* **Task brief**
Output the data that follows exactly, line for line.

------------------------

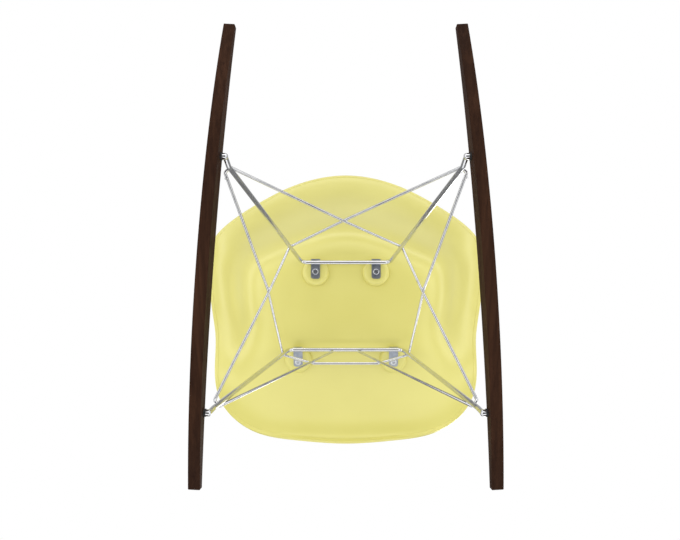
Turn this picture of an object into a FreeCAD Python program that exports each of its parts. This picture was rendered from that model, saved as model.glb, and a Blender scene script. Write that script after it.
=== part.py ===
# Moulded plastic rocking chair: a one-piece armchair shell, screwed through four brackets to a welded
# rod base that stands on two wooden rockers.
# Millimetres. +Z is up, the sitter faces -Y, and the sitter's left is +X. The origin is on the floor
# under the middle of the chair's outline.
import FreeCAD, Part
import Sketcher
import math
import os

from FreeCAD import Placement, Rotation, Vector

SIZES = (
    # The shell
    ("shell_width", 629.0, "over the arms"),
    ("shell_depth", 612.0, "front lip to the top of the back, seen from above"),
    ("shell_wall", 5.0, "thickness of the moulding"),
    ("lip_height", 385.0, "floor to the front edge"),
    ("arm_height", 514.0, "floor to the edge of the arms"),
    ("back_height", 675.0, "floor to the top edge of the back"),
    ("seat_height", 335.5, "floor to the underside of the seat, at its middle"),
    ("seat_middle", 277.0, "front lip to the middle of the seat"),
    ("seat_pitch", 5.7, "backward tilt of the seat at its middle, in degrees"),
    ("pan_radius", 42.0, "flat round the middle of the seat"),
    ("boss_diameter", 53.0, "round mounting boss under the seat"),
    ("boss_drop", 12.0, "how far a boss stands below the seat"),
    ("boss_rounding", 9.0, "rounding of the lower edge of a boss"),
    ("boss_root", 3.0, "how far a boss reaches into the wall"),
    # The fastenings under the seat
    ("front_mount_setback", 173.5, "front lip to the front screws"),
    ("rear_mount_setback", 344.4, "front lip to the rear screws"),
    ("front_mount_width", 187.0, "between the front screws"),
    ("rear_mount_width", 118.0, "between the rear screws"),
    ("bracket_width", 17.5, "plate welded on a bar"),
    ("bracket_plate", 3.0, "thickness of the plate"),
    ("bracket_corner", 5.0, "rounding of the front corners of the plate"),
    ("front_bracket_nose", 10.0, "front screws forward to the end of their plate"),
    ("rear_bracket_nose", 13.5, "rear screws forward to the end of their plate"),
    ("front_bracket_reach", 26.2, "front screws back to their bar"),
    ("rear_bracket_reach", 17.8, "rear screws back to their bar"),
    ("front_bracket_heel", 3.5, "front bar to the rear edge of its plates"),
    ("rear_bracket_heel", 7.5, "rear bar to the rear edge of its plates"),
    ("screw_diameter", 6.0, "thread of the seat screws"),
    ("screw_grip", 9.0, "length of screw in the insert"),
    ("screw_head_diameter", 12.4, "pan head"),
    ("screw_head_rise", 4.2, "thickness of the pan head"),
    ("socket_width", 4.0, "across the flats of the driving socket"),
    ("socket_drop", 2.4, "depth of the driving socket"),
    ("insert_diameter", 12.0, "threaded insert moulded in a boss"),
    ("insert_length", 11.0, "length of the insert"),
    ("thread_gap", 0.15, "clearance round a screw or bolt"),
    # The rod base
    ("rod_diameter", 7.8, "leg hoops"),
    ("wire_diameter", 4.8, "bracing wires"),
    ("front_bar_width", 221.0, "between the bends of the front hoop"),
    ("rear_bar_width", 170.0, "between the bends of the rear hoop"),
    ("leg_bend", 14.0, "bend radius at the ends of a bar"),
    ("front_hub_drop", 17.0, "front bend down the leg to the wires"),
    ("rear_hub_drop", 54.0, "rear bend down the leg to the wires"),
    ("knee_rise", 17.0, "foot up to the slight bend low on each leg"),
    ("front_knee_lead", -3.9, "front foot forward to that bend, which is behind it"),
    ("rear_knee_lead", 11.5, "rear foot forward to that bend"),
    ("front_knee_width", 385.4, "between the low bends of the front legs"),
    ("rear_knee_width", 347.6, "between the low bends of the rear legs"),
    ("front_hook_rise", 22.5, "low bend up the front leg to the wires"),
    ("rear_hook_rise", 9.0, "low bend up the rear leg to the wires"),
    ("hook_bend", 4.0, "bend radius where a wire goes round a leg"),
    ("crossing_bend", 30.0, "bend radius where wires press on each other"),
    ("weld_gap", 0.1, "clearance between a wire and the rod it is welded to"),
    ("side_crossing_reach", 104.0, "rear leg along the side wire to where the other wire crosses it"),
    ("kick_out", 11.0, "leg outward to the bend of a side wire beside it"),
    ("kick_reach", 3.0, "leg along the side wire to that bend"),
    ("splice_reach", 9.0, "that bend to where two wires are butt welded, on the rear side wires"),
    ("tie_width", 119.0, "level stretch of the wire in front of the front bar"),
    ("brace_end_width", 52.0, "between the ends of the braces on the front bar"),
    ("brace_end_angle", 35.0, "forward of straight down, where a brace meets the front bar"),
    # The feet
    ("front_foot_setback", 111.8, "front end of a rocker to the front bolt"),
    ("rear_foot_setback", 482.2, "front end of a rocker to the rear bolt"),
    ("bolt_rise", 17.5, "underside of a rocker to a bolt"),
    ("bolt_diameter", 5.0, "thread of the rocker bolts"),
    ("bolt_head_diameter", 10.0, "countersunk head"),
    ("bolt_head_drop", 2.8, "depth of the countersunk head"),
    ("bolt_grip", 4.5, "length of bolt in the ferrule"),
    ("bolt_socket_width", 3.0, "across the flats of the bolt's driving socket"),
    ("bolt_socket_drop", 2.0, "depth of the bolt's driving socket"),
    ("ferrule_diameter", 10.0, "domed metal end of a leg"),
    ("ferrule_length", 8.0, "length of the ferrule with its dome"),
    ("spacer_diameter", 11.5, "black spacer against the rocker"),
    ("spacer_thickness", 3.0, "spacer between the rocker and the ferrule"),
    # The rockers
    ("rocker_length", 698.9, "straight from end to end"),
    ("rocker_thickness", 17.5, "across the wood"),
    ("rocker_waist", 34.0, "height of the wood at its middle"),
    ("rocker_radius", 1170.0, "curve of the underside"),
    ("rocker_top_radius", 1900.0, "curve of the top"),
    ("rocker_roll", 2.42, "how far the rockers are rolled back round the centre of their curve, degrees"),
    ("rocker_front_width", 452.0, "over both rockers at their front ends"),
    ("rocker_splay", 3.06, "turn of each rocker away from the middle towards the front, in degrees"),
    ("rocker_edge", 1.5, "rounding of the long edges"),
    ("shell_overhang", 18.5, "how far the lip stands ahead of the rockers"),
)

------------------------

* **Correct response**
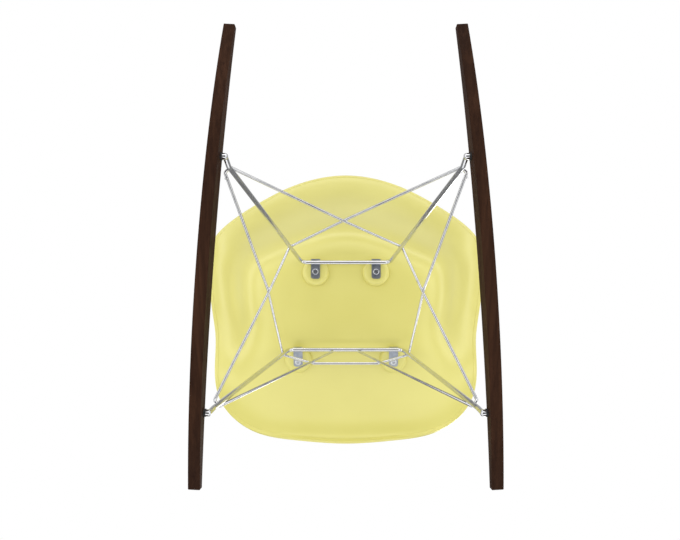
Turn this picture of an object into a FreeCAD Python program that exports each of its parts. This picture was rendered from that model, saved as model.glb, and a Blender scene script. Write that script after it.
=== part.py ===
# Moulded plastic rocking chair: a one-piece armchair shell, screwed through four brackets to a welded
# rod base that stands on two wooden rockers.
# Millimetres. +Z is up, the sitter faces -Y, and the sitter's left is +X. The origin is on the floor
# under the middle of the chair's outline.
import FreeCAD, Part
import Sketcher
import math
import os

from FreeCAD import Placement, Rotation, Vector

SIZES = (
    # The shell
    ("shell_width", 629.0, "over the arms"),
    ("shell_depth", 612.0, "front lip to the top of the back, seen from above"),
    ("shell_wall", 5.0, "thickness of the moulding"),
    ("lip_height", 385.0, "floor to the front edge"),
    ("arm_height", 514.0, "floor to the edge of the arms"),
    ("back_height", 675.0, "floor to the top edge of the back"),
    ("seat_height", 335.5, "floor to the underside of the seat, at its middle"),
    ("seat_middle", 277.0, "front lip to the middle of the seat"),
    ("seat_pitch", 5.7, "backward tilt of the seat at its middle, in degrees"),
    ("pan_radius", 42.0, "flat round the middle of the seat"),
    ("boss_diameter", 53.0, "round mounting boss under the seat"),
    ("boss_drop", 12.0, "how far a boss stands below the seat"),
    ("boss_rounding", 9.0, "rounding of the lower edge of a boss"),
    ("boss_root", 3.0, "how far a boss reaches into the wall"),
    # The fastenings under the seat
    ("front_mount_setback", 173.5, "front lip to the front screws"),
    ("rear_mount_setback", 344.4, "front lip to the rear screws"),
    ("front_mount_width", 187.0, "between the front screws"),
    ("rear_mount_width", 118.0, "between the rear screws"),
    ("bracket_width", 17.5, "plate welded on a bar"),
    ("bracket_plate", 3.0, "thickness of the plate"),
    ("bracket_corner", 5.0, "rounding of the front corners of the plate"),
    ("front_bracket_nose", 10.0, "front screws forward to the end of their plate"),
    ("rear_bracket_nose", 13.5, "rear screws forward to the end of their plate"),
    ("front_bracket_reach", 26.2, "front screws back to their bar"),
    ("rear_bracket_reach", 17.8, "rear screws back to their bar"),
    ("front_bracket_heel", 3.5, "front bar to the rear edge of its plates"),
    ("rear_bracket_heel", 7.5, "rear bar to the rear edge of its plates"),
    ("screw_diameter", 6.0, "thread of the seat screws"),
    ("screw_grip", 9.0, "length of screw in the insert"),
    ("screw_head_diameter", 12.4, "pan head"),
    ("screw_head_rise", 4.2, "thickness of the pan head"),
    ("socket_width", 4.0, "across the flats of the driving socket"),
    ("socket_drop", 2.4, "depth of the driving socket"),
    ("insert_diameter", 12.0, "threaded insert moulded in a boss"),
    ("insert_length", 11.0, "length of the insert"),
    ("thread_gap", 0.15, "clearance round a screw or bolt"),
    # The rod base
    ("rod_diameter", 7.8, "leg hoops"),
    ("wire_diameter", 4.8, "bracing wires"),
    ("front_bar_width", 221.0, "between the bends of the front hoop"),
    ("rear_bar_width", 170.0, "between the bends of the rear hoop"),
    ("leg_bend", 14.0, "bend radius at the ends of a bar"),
    ("front_hub_drop", 17.0, "front bend down the leg to the wires"),
    ("rear_hub_drop", 54.0, "rear bend down the leg to the wires"),
    ("knee_rise", 17.0, "foot up to the slight bend low on each leg"),
    ("front_knee_lead", -3.9, "front foot forward to that bend, which is behind it"),
    ("rear_knee_lead", 11.5, "rear foot forward to that bend"),
    ("front_knee_width", 385.4, "between the low bends of the front legs"),
    ("rear_knee_width", 347.6, "between the low bends of the rear legs"),
    ("front_hook_rise", 22.5, "low bend up the front leg to the wires"),
    ("rear_hook_rise", 9.0, "low bend up the rear leg to the wires"),
    ("hook_bend", 4.0, "bend radius where a wire goes round a leg"),
    ("crossing_bend", 30.0, "bend radius where wires press on each other"),
    ("weld_gap", 0.1, "clearance between a wire and the rod it is welded to"),
    ("side_crossing_reach", 104.0, "rear leg along the side wire to where the other wire crosses it"),
    ("kick_out", 11.0, "leg outward to the bend of a side wire beside it"),
    ("kick_reach", 3.0, "leg along the side wire to that bend"),
    ("splice_reach", 9.0, "that bend to where two wires are butt welded, on the rear side wires"),
    ("tie_width", 119.0, "level stretch of the wire in front of the front bar"),
    ("brace_end_width", 52.0, "between the ends of the braces on the front bar"),
    ("brace_end_angle", 35.0, "forward of straight down, where a brace meets the front bar"),
    # The feet
    ("front_foot_setback", 111.8, "front end of a rocker to the front bolt"),
    ("rear_foot_setback", 482.2, "front end of a rocker to the rear bolt"),
    ("bolt_rise", 17.5, "underside of a rocker to a bolt"),
    ("bolt_diameter", 5.0, "thread of the rocker bolts"),
    ("bolt_head_diameter", 10.0, "countersunk head"),
    ("bolt_head_drop", 2.8, "depth of the countersunk head"),
    ("bolt_grip", 4.5, "length of bolt in the ferrule"),
    ("bolt_socket_width", 3.0, "across the flats of the bolt's driving socket"),
    ("bolt_socket_drop", 2.0, "depth of the bolt's driving socket"),
    ("ferrule_diameter", 10.0, "domed metal end of a leg"),
    ("ferrule_length", 8.0, "length of the ferrule with its dome"),
    ("spacer_diameter", 11.5, "black spacer against the rocker"),
    ("spacer_thickness", 3.0, "spacer between the rocker and the ferrule"),
    # The rockers
    ("rocker_length", 698.9, "straight from end to end"),
    ("rocker_thickness", 17.5, "across the wood"),
    ("rocker_waist", 34.0, "height of the wood at its middle"),
    ("rocker_radius", 1170.0, "curve of the underside"),
    ("rocker_top_radius", 1900.0, "curve of the top"),
    ("rocker_roll", 2.42, "how far the rockers are rolled back round the centre of their curve, degrees"),
    ("rocker_front_width", 452.0, "over both rockers at their front ends"),
    ("rocker_splay", 3.06, "turn of each rocker away from the middle towards the front, in degrees"),
    ("rocker_edge", 1.5, "rounding of the long edges"),
    ("shell_overhang", 18.5, "how far the lip stands ahead of the rockers"),
)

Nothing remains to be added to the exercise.